In 1934, Shanghai was the sixth largest city in the world, behind only London, New York, Tokyo, Berlin, and Chicago; fully European in its central architecture but surrounded by rough countryside. The grand "Paris of the Orient" was shuttered after 1949 and the communist revolution. Now it is again booming and with 24 million people is the third most populous city in the world. In 2019 Wynton Marsalis and the Jazz at Lincoln Center Orchestra visited for the first time, recalling the legacies of Teddy Weatherford, Buck Clayton, Valaida Snow, and Li Jinhui. There is a subsidiary Jazz at Lincoln Center Shanghai venue on East Nanjing Road near where all the great ballrooms had been and some remain, like the Cathay, now the Fairmont Peace Hotel; the French Club, now the Okura Garden Hotel; and the Park Hotel, until 1963 the tallest building in the city.

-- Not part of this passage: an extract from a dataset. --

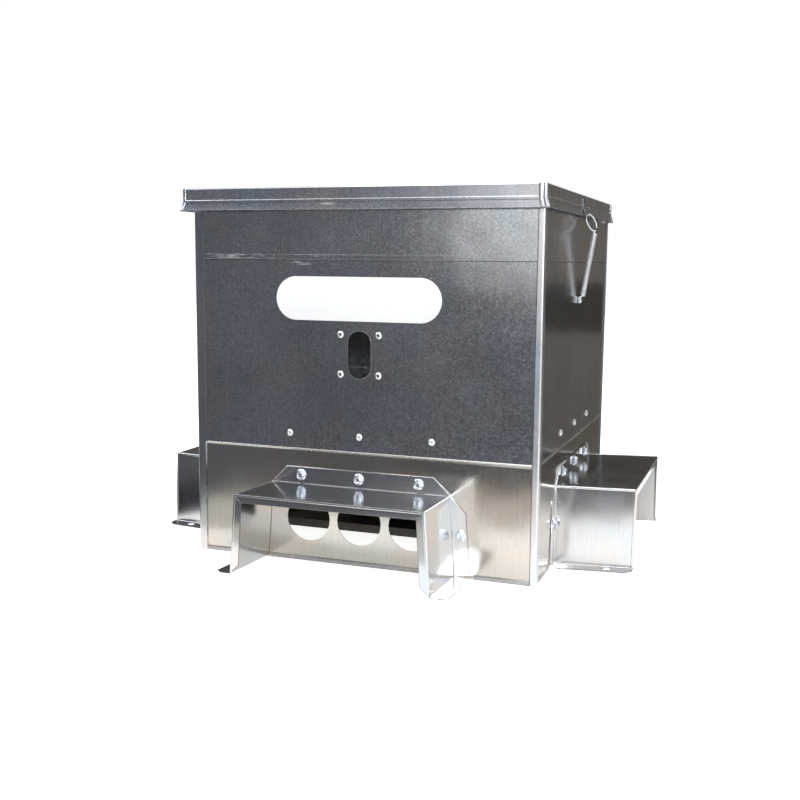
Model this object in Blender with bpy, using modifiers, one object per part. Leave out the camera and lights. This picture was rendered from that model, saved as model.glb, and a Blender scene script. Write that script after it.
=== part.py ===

A small library forms a basic reference for this jazz heyday. Shanghai Nightscapes and Shanghai's Dancing World by Andrew David Field and his blog "Shanghai Journals" reflect their titles. Demon Piano by Brendan L. Koerner tells the story of Teddy Weatherford's travels and mastery of dance piano stylings. Yellow Music by Andrew F. Jones details the creations of Li Jinhui and the exchange with Buck Clayton.

Jazz in China by Eugene Marlow contrasts freedom of expression in context and conflict with tradition and authoritarianism. Shanghai 1842-1949: The Rise and Fall of a Decadent City by Stella Dong tracks a society through British, Russian, Chinese, and Japanese wars to Communist takeover. Taj Mahal Foxtrotby Naresh Fernandes chronicles jazz in India. Just published, Louiz Banks: A Symphony of Love by Ashis Ghatak brings the legacy into present time: keyboardist and Indian film composer Louiz Banks was named after Louis Armstrong and is the son of Nepalese trumpeter George Banks who played under Teddy Weatherford. Whitey Smith's I Didn't Make A Million is a tote board of his life. Buck Clayton's Jazz World, his autobiography, was published in 1986. He died in 1991.